→ Directions: What is needed is an exact copy of the lines from the line containing "return wire" to the line containing "Socket = bpy.types.NodeSocket", both lines included, and nothing else.

────────────────────────────────────────

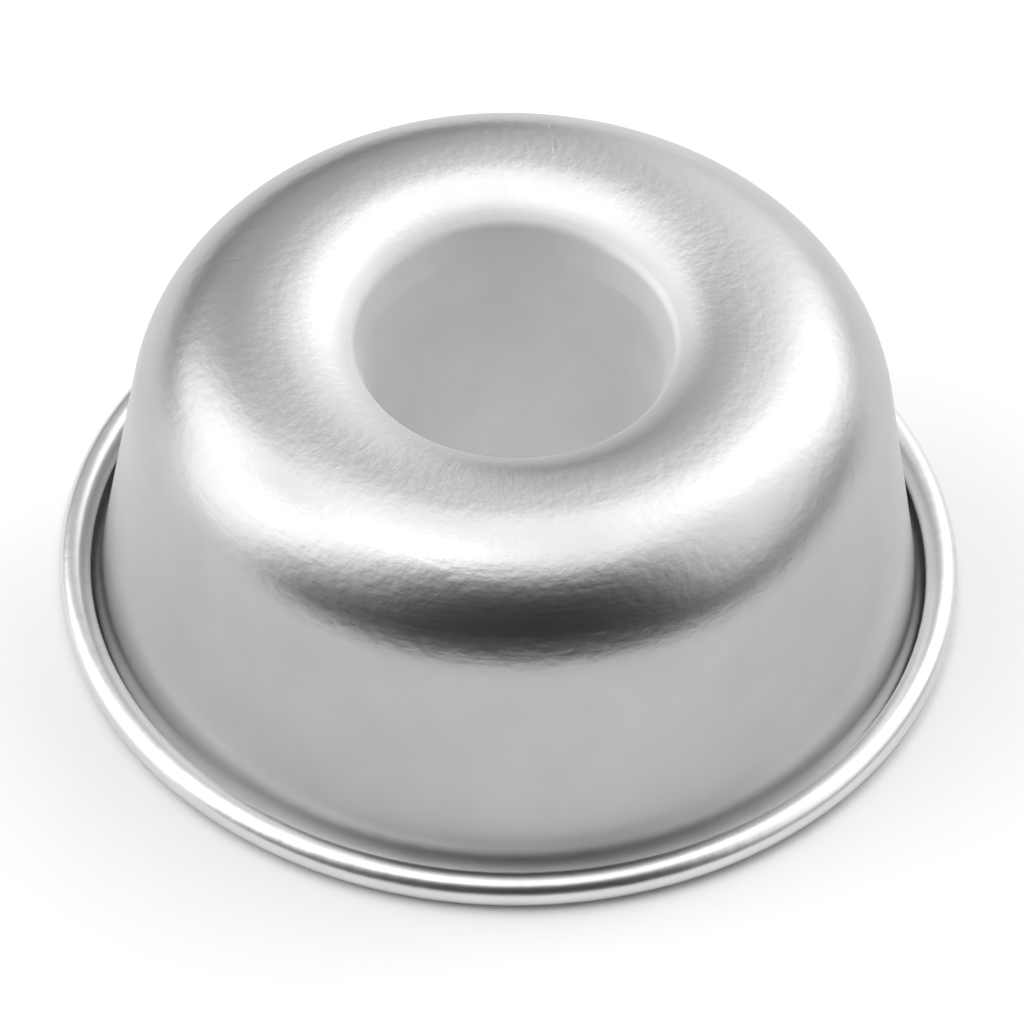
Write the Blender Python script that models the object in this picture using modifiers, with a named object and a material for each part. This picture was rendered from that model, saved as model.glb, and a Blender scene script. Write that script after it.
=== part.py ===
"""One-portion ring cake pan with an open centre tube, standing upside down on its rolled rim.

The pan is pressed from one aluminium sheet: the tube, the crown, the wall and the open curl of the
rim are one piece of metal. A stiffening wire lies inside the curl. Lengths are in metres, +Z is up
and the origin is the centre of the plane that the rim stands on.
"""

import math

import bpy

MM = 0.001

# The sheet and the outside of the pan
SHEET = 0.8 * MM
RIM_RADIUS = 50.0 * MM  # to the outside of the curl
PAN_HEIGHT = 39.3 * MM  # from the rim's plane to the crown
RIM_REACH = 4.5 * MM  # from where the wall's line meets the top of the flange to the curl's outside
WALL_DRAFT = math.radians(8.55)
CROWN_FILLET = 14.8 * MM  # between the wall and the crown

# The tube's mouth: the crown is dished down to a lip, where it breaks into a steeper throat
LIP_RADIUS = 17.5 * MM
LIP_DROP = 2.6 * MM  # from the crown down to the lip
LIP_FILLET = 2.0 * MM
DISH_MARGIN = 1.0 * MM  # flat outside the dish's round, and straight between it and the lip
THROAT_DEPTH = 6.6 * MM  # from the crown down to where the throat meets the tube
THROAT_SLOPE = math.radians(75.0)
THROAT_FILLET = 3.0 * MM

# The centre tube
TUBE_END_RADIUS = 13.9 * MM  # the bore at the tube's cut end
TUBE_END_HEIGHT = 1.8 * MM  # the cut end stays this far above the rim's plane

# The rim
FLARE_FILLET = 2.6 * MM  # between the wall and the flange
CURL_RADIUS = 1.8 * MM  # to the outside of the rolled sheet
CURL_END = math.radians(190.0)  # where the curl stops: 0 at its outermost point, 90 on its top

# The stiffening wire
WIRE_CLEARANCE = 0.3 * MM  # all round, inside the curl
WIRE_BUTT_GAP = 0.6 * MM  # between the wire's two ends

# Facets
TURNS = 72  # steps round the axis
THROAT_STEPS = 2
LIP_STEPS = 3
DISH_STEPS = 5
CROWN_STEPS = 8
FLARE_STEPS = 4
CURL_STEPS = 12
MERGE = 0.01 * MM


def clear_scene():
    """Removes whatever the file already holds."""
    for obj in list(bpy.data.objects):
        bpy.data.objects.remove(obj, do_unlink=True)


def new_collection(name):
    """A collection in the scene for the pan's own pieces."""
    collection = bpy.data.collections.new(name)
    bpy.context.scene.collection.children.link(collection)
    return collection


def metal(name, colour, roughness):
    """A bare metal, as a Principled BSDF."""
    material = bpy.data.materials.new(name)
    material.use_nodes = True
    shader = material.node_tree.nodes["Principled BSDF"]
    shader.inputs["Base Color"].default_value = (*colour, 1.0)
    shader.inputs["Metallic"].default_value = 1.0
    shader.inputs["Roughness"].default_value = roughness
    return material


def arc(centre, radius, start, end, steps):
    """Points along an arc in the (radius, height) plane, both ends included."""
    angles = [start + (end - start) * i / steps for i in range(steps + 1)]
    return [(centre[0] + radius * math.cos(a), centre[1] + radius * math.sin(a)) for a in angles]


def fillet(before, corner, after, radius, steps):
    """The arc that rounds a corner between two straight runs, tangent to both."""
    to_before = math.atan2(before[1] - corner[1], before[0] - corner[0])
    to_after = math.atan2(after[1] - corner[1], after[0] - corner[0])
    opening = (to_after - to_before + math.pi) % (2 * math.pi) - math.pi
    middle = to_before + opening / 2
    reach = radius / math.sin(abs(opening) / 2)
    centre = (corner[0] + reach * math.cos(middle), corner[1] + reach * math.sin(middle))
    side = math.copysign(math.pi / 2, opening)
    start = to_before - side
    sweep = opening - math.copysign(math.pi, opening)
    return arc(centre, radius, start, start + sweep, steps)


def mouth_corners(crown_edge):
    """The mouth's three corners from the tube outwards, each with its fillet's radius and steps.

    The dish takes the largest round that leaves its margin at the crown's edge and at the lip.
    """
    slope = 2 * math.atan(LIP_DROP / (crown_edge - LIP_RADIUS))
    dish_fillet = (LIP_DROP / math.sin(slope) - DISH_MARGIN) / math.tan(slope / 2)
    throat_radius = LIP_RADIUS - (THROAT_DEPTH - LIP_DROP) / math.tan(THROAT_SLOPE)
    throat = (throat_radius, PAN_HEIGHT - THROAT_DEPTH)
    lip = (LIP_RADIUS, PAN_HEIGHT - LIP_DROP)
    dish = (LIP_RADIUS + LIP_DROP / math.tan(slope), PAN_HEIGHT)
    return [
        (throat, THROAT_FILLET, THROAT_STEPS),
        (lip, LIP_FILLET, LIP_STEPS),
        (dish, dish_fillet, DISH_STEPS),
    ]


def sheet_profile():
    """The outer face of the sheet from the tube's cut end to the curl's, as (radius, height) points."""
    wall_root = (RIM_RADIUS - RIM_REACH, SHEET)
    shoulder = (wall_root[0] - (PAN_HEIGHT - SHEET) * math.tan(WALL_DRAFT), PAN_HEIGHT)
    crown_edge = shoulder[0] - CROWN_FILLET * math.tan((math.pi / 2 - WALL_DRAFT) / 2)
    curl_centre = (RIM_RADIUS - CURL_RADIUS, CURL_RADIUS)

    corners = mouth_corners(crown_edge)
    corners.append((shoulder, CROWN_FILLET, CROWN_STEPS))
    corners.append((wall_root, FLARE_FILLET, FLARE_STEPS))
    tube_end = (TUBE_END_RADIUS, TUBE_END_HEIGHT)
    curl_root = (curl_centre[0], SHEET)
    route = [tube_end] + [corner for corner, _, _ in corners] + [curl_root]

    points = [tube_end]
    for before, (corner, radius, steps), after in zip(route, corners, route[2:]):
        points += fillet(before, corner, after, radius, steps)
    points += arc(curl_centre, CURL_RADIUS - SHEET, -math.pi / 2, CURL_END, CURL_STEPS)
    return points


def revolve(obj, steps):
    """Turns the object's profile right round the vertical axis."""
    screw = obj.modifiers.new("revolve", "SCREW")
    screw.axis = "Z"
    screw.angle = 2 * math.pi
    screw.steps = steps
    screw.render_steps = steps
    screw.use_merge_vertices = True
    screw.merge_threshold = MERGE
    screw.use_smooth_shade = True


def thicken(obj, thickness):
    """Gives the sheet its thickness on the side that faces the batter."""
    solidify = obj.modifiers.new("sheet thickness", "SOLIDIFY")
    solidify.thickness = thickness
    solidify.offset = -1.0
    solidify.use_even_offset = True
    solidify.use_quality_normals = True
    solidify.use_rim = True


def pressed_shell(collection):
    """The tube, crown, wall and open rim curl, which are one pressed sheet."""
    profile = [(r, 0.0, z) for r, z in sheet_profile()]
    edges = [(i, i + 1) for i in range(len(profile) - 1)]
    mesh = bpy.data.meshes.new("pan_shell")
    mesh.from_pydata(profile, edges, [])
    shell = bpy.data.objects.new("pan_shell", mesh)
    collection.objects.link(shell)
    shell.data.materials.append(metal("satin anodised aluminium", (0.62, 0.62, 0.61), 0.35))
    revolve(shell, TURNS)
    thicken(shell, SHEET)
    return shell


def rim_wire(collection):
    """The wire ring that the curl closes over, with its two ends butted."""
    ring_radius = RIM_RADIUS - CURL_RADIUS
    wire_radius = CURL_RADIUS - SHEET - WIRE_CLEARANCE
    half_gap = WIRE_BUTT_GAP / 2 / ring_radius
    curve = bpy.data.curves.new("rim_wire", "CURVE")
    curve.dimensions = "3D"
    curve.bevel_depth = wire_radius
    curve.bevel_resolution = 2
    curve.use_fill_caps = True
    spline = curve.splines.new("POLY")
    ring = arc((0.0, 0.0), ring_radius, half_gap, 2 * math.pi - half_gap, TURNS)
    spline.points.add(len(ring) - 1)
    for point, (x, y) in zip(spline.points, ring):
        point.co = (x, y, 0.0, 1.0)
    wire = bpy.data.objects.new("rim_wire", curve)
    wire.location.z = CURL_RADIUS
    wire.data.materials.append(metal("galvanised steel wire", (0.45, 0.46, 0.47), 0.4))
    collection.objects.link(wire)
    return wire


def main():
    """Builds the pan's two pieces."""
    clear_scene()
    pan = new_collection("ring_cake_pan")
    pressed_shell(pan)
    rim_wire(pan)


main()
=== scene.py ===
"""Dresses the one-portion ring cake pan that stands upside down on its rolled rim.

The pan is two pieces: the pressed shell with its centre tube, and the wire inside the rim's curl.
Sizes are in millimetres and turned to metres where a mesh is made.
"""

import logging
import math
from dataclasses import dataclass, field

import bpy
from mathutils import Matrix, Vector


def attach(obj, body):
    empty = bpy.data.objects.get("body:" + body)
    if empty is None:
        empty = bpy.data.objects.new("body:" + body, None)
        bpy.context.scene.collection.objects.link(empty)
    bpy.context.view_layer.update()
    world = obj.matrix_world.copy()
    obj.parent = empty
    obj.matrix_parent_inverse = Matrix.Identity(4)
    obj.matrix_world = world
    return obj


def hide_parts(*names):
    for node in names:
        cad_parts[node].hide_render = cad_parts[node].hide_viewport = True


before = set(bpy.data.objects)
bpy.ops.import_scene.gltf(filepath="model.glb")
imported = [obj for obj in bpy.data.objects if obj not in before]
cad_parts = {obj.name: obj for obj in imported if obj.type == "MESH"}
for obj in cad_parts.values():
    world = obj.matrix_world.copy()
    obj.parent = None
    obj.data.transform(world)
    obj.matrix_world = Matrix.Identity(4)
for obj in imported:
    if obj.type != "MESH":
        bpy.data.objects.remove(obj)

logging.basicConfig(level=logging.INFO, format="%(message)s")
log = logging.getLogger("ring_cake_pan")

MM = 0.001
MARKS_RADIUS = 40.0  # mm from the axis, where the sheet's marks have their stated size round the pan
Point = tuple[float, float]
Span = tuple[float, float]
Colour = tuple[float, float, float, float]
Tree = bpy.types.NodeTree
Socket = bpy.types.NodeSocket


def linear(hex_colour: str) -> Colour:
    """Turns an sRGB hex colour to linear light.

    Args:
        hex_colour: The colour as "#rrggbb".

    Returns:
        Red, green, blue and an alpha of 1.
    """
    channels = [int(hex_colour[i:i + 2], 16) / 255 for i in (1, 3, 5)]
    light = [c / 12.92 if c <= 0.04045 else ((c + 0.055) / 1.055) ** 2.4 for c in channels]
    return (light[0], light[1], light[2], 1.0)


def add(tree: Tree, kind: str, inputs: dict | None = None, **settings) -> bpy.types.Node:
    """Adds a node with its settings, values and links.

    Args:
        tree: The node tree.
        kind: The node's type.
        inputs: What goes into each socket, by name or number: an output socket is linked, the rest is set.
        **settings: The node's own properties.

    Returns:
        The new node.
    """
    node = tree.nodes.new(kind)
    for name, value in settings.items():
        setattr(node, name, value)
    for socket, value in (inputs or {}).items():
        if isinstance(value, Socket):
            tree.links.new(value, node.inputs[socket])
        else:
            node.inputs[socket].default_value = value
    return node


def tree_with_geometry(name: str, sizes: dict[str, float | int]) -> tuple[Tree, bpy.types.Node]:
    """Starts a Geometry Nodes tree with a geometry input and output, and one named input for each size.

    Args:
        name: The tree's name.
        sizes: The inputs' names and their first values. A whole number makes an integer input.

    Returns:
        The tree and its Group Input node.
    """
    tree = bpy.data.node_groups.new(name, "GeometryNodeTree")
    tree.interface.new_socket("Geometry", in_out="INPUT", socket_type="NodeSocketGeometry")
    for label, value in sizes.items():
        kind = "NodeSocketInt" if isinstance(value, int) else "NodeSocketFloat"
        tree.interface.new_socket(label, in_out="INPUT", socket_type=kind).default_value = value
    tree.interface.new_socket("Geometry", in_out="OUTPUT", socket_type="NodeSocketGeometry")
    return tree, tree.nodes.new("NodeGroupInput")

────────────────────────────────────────

→ Correct response:
    return wire


def main():
    """Builds the pan's two pieces."""
    clear_scene()
    pan = new_collection("ring_cake_pan")
    pressed_shell(pan)
    rim_wire(pan)


main()
=== scene.py ===
"""Dresses the one-portion ring cake pan that stands upside down on its rolled rim.

The pan is two pieces: the pressed shell with its centre tube, and the wire inside the rim's curl.
Sizes are in millimetres and turned to metres where a mesh is made.
"""

import logging
import math
from dataclasses import dataclass, field

import bpy
from mathutils import Matrix, Vector


def attach(obj, body):
    empty = bpy.data.objects.get("body:" + body)
    if empty is None:
        empty = bpy.data.objects.new("body:" + body, None)
        bpy.context.scene.collection.objects.link(empty)
    bpy.context.view_layer.update()
    world = obj.matrix_world.copy()
    obj.parent = empty
    obj.matrix_parent_inverse = Matrix.Identity(4)
    obj.matrix_world = world
    return obj


def hide_parts(*names):
    for node in names:
        cad_parts[node].hide_render = cad_parts[node].hide_viewport = True


before = set(bpy.data.objects)
bpy.ops.import_scene.gltf(filepath="model.glb")
imported = [obj for obj in bpy.data.objects if obj not in before]
cad_parts = {obj.name: obj for obj in imported if obj.type == "MESH"}
for obj in cad_parts.values():
    world = obj.matrix_world.copy()
    obj.parent = None
    obj.data.transform(world)
    obj.matrix_world = Matrix.Identity(4)
for obj in imported:
    if obj.type != "MESH":
        bpy.data.objects.remove(obj)

logging.basicConfig(level=logging.INFO, format="%(message)s")
log = logging.getLogger("ring_cake_pan")

MM = 0.001
MARKS_RADIUS = 40.0  # mm from the axis, where the sheet's marks have their stated size round the pan
Point = tuple[float, float]
Span = tuple[float, float]
Colour = tuple[float, float, float, float]
Tree = bpy.types.NodeTree
Socket = bpy.types.NodeSocket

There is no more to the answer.